68. Even after the Nazis had state power firmly in their grasp, they were not able to put their murderous fantasies of the ruthless extermination of “the entire Jewry, Freemasons, Marxism and churchdom of the world” into practice unchecked.[5] For that, war was necessary. Now the murder of the Jews merged with the war of extermination in the East, which aimed, from the outset, at physically exterminating the entire political and intellectual leading layer of the Soviet Union―“Judeo-Bolshevism” in Hitler’s words―in order to secure centuries of German dominance. The cold-blooded murder of six million Jews was the high point of a campaign of destruction, to which millions of communists, partisans, intellectuals and ordinary people fell victim in Poland, Eastern Europe and the Soviet Union. The barbaric character of imperialism, the highest stage of capitalism, found its highest expression in this campaign of destruction.

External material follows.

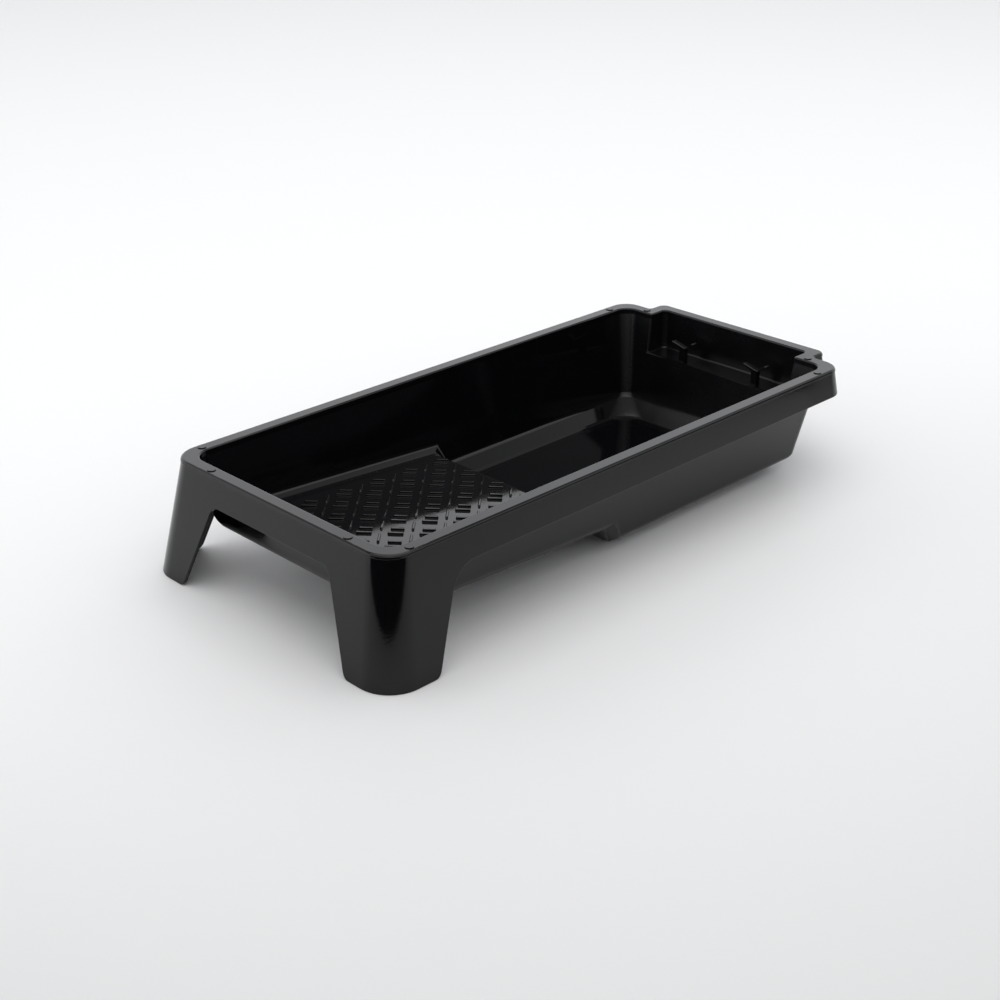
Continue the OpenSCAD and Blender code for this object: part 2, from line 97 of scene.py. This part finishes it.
# ---- the mesh being built -------------------------------------------------------------------------
class Build:
    """A mesh in the making: faces that meet share their vertices, and an edge may carry a bevel."""

    def __init__(self):
        self.bm = bmesh.new()
        self.seen = {}
        self.soft = {}

    def v(self, p):
        key = (round(p[0], 3), round(p[1], 3), round(p[2], 3))
        if key not in self.seen:
            self.seen[key] = self.bm.verts.new((p[0] / 1000, (p[1] - MID) / 1000, p[2] / 1000))
        return self.seen[key]

    def face(self, pts, flip=False):
        vs = []
        for p in pts:
            w = self.v(p)
            if w not in vs:
                vs.append(w)
        if len(vs) < 3:
            return
        if flip:
            vs.reverse()
        try:
            self.bm.faces.new(vs)
        except ValueError:
            pass

    def strip(self, a, b, closed=True, flip=False):
        n = len(a)
        for i in range(n if closed else n - 1):
            j = (i + 1) % n
            self.face([a[i], a[j], b[j], b[i]], flip)

    def soften(self, pts, width, closed=True):
        n = len(pts)
        for i in range(n if closed else n - 1):
            a, b = self.v(pts[i]), self.v(pts[(i + 1) % n])
            if a is not b:
                self.soft[frozenset((a, b))] = width

    def mesh(self, name, widest):
        bmesh.ops.recalc_face_normals(self.bm, faces=self.bm.faces)
        layer = self.bm.edges.layers.float.new("bevel_weight_edge")
        for pair, width in self.soft.items():
            a, b = tuple(pair)
            e = self.bm.edges.get((a, b))
            if e is not None:
                e[layer] = width / widest
        self.bm.normal_update()
        for e in self.bm.edges:
            if e[layer] == 0 and e.calc_face_angle(0) > SHARP:
                e.smooth = False
        for f in self.bm.faces:
            f.smooth = True
        me = bpy.data.meshes.new(name)
        self.bm.to_mesh(me)
        self.bm.free()
        return me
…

Leon Trotsky, What Next? Vital questions for the German proletariat.
ibid.
Konrad Heiden, Adolf Hitler: Eine Biografie, 1936.
Quoted in: David North, Anti-Semitism, fascism and the Holocaust. A critical review of Daniel Goldhagen’s ‘Hitler’s willing executioners’, Labor Publications, p12.
SS-leader Heinrich Himmler on November 9, 1938, the day of the Reichspogromnacht, quoted in Ian Kershaw, Hitler 1936-1945.